Derrida il perdono è sempre l'"impossibile verità dell'impossibile dono",

ciò che può agire sull'imperdonabile e l'inespiabile. Secondo Jankelevitch

"nell'universale amnistia morale concessa agli assassini, i deportati, i

fucilati e i massacrati hanno soltanto noi che pensiamo a loro. Se

cessassimo di farlo, finiremmo di sterminarli. I morti dipendono dalla

nostra fedeltà". La Shoah non è un crimine su scala umana, "non più delle

grandezze astronomiche e degli anni-luce. Le reazioni che provoca sono la

disperazione e un senso d'impotenza davanti all'irreparabile". E'

incomprensibile quindi come "il tempo, processo naturale senza valore

normativo, possa esercitare un'azione attenuante sull'insostenibile orrore

di Auschwitz". Alternando imbuti linguistici e cortocircuiti mentali,

Derrida si autocelebra perdonatore per aver apposto la firma nel libro degli

ospiti della baita di Heidegger, a Taudtnauberg. "Hanno ucciso sei milioni

di ebrei. Ma dormono bene. Mangiano bene e il marco va bene", lo irride

Jankelevitch. Grandissima fu la commozione quando Willy Brandt s'inginocchiò

nel ghetto di Varsavia. Un giovane tedesco scrisse a Jankelevitch, che

allora insegnava alla Sorbona, chiedendogli una visita: "Non si parlerà di

Hegel, Nietzsche, Jaspers, Heidegger o di tutti gli altri maestri teutonici.
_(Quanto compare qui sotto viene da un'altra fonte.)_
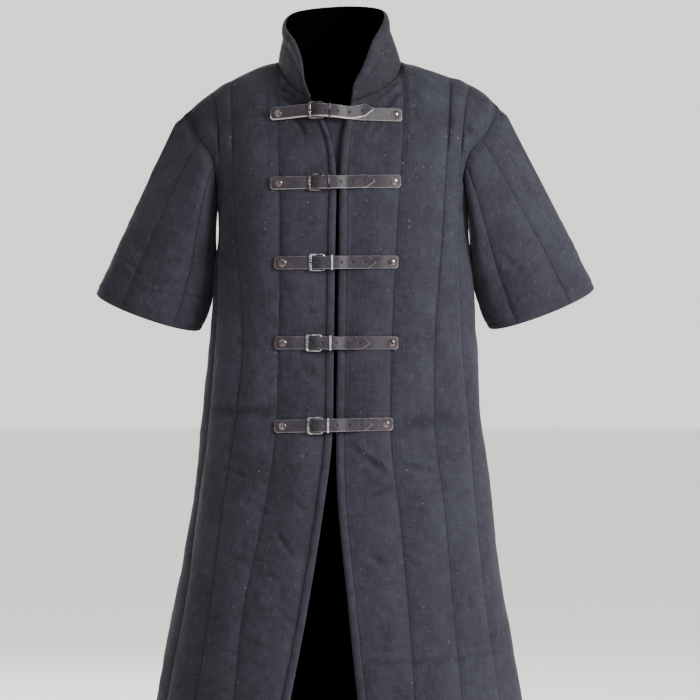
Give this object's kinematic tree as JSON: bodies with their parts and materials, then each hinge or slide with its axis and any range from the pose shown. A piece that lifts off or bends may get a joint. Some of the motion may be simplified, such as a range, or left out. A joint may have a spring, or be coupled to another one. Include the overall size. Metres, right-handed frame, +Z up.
{
  "type": "quilted gambeson coat",
  "caption": "Vertically quilted half-sleeved arming coat with a stand collar, open skirts and a strap-and-buckle front, kept in its worn, hollow form",
  "frame": {"origin": "middle between the shoulders, level with the foot of the collar at the neck points, where the wearer holds the coat up", "axes": "+Z up along the coat's length, -Y the front with the buckles, +X the wearer's left"},
  "size_m": [0.797, 0.3883, 1.1908],
  "materials": {
    "canvas": "matte slubby cotton canvas",
    "leather": "waxed, pale raw edges",
    "buckle_metal": "darkened nickel",
    "rivet_metal": "antique copper"
  },
  "bodies": {
    "root": {"front_right": "canvas", "front_left": "canvas", "back": "canvas", "sleeve_right": "canvas", "sleeve_left": "canvas", "collar": "canvas", "front_underlap": "canvas", "strap_1_billet": "leather", "strap_1_chape": "leather", "strap_1_buckle": "buckle_metal", "strap_1_prong": "buckle_metal", "strap_1_keeper": "buckle_metal", "strap_1_rivet_right": "rivet_metal", "strap_1_rivet_left": "rivet_metal", "strap_2_billet": "leather", "strap_2_chape": "leather", "strap_2_buckle": "buckle_metal", "strap_2_prong": "buckle_metal", "strap_2_keeper": "buckle_metal", "strap_2_rivet_right": "rivet_metal", "strap_2_rivet_left": "rivet_metal", "strap_3_billet": "leather", "strap_3_chape": "leather", "strap_3_buckle": "buckle_metal", "strap_3_prong": "buckle_metal", "strap_3_keeper": "buckle_metal", "strap_3_rivet_right": "rivet_metal", "strap_3_rivet_left": "rivet_metal", "strap_4_billet": "leather", "strap_4_chape": "leather", "strap_4_buckle": "buckle_metal", "strap_4_prong": "buckle_metal", "strap_4_keeper": "buckle_metal", "strap_4_rivet_right": "rivet_metal", "strap_4_rivet_left": "rivet_metal", "strap_5_billet": "leather", "strap_5_chape": "leather", "strap_5_buckle": "buckle_metal", "strap_5_prong": "buckle_metal", "strap_5_keeper": "buckle_metal", "strap_5_rivet_right": "rivet_metal", "strap_5_rivet_left": "rivet_metal"}
  },
  "joints": []
}
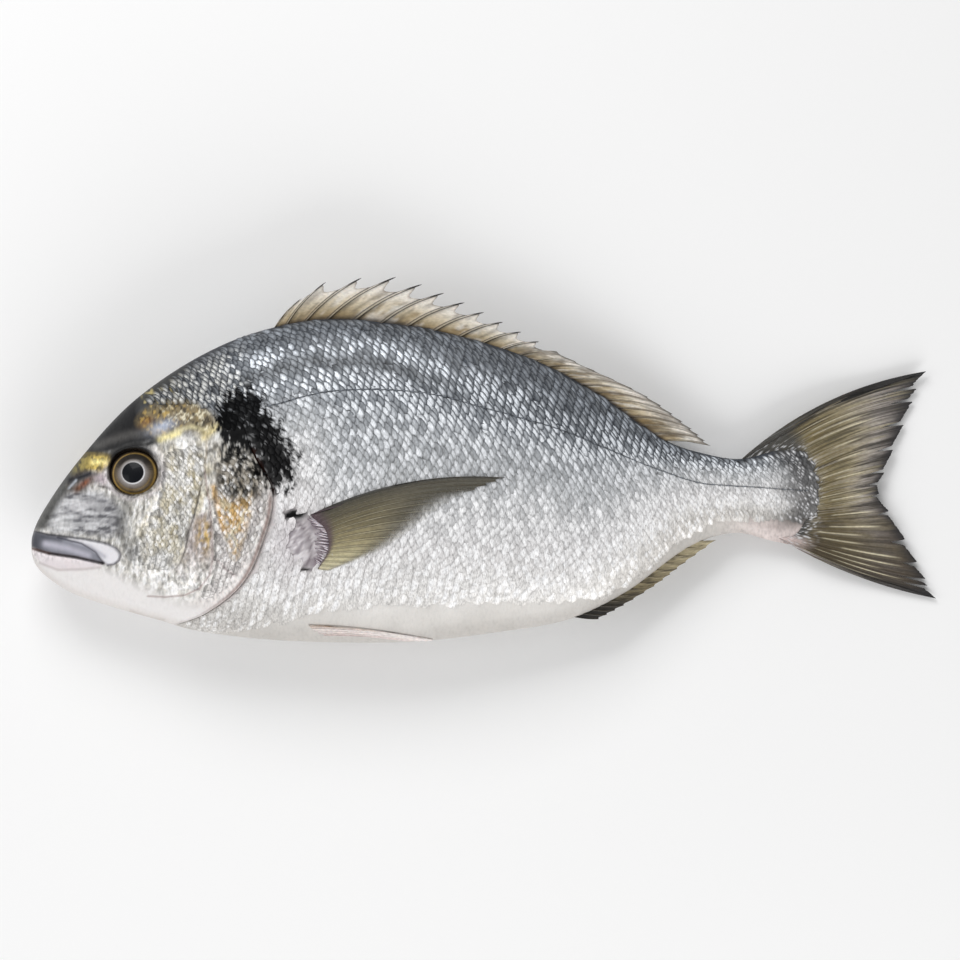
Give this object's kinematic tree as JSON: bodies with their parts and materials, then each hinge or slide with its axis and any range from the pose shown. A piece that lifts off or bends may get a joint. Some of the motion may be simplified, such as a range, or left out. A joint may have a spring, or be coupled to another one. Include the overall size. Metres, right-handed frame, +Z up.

La interrogherò su Cartesio e Sartre. Amo la musica di Schubert e Schumann.

Ma metterò un disco di Chopin o se preferisce di Fauré o Debussy. Sia detto

di sfuggita: ammiro e rispetto Rubinstein; amo Menuhim". Quel giovane non

sapeva che Sartre aveva sempre glissato sulla Shoah. Chi ha ragione?

Derrida, che del perdono sostituisce l'originaria fibra cristiana con i

lacci di un illuminismo compiaciuto e sempre più vacuo? O Jankelevitch, per

il quale il perdono è inutile in quanto la Shoah è un crimine

sproporzionato? A Treblinka l'orologio segnava sempre le tre e oggi sappiamo

che l'antisemitismo è bestia sempre sveglia, altoforno sempre acceso. David

Berger, dalla città di Vilna occupata dai tedeschi, nel 1941, scrisse:

"Vorrei che qualcuno si ricordasse che c'era una persona chiamata David

Berger". In cerca di un amico o un parente di nome Appelbaum o Friedman,

basta inserire nome e cognome sul sito dello Yad Vashem per conoscerne la

storia. Il memoriale di Gerusalemme, infatti, ha da poco riversato in rete i

nomi di tre milioni di vittime della Shoah. Derrida, i cui acidi

intellettuali bruciano vanità, trasforma il perdono in una categoria

sociale, addirittura politica, quando resta tragicamente individuale, forse

persino ingiusto, perché la colpa chiama sempre il castigo. Raskolnikov

grida: "Io, proprio io, ho alzato quella maledetta scure, io ho persuaso il

mio braccio". Se eliminiamo la colpa, la storia è un messia scoronato, nel

fango. Perdonandola alla Derrida, rischia di diventare una farsa.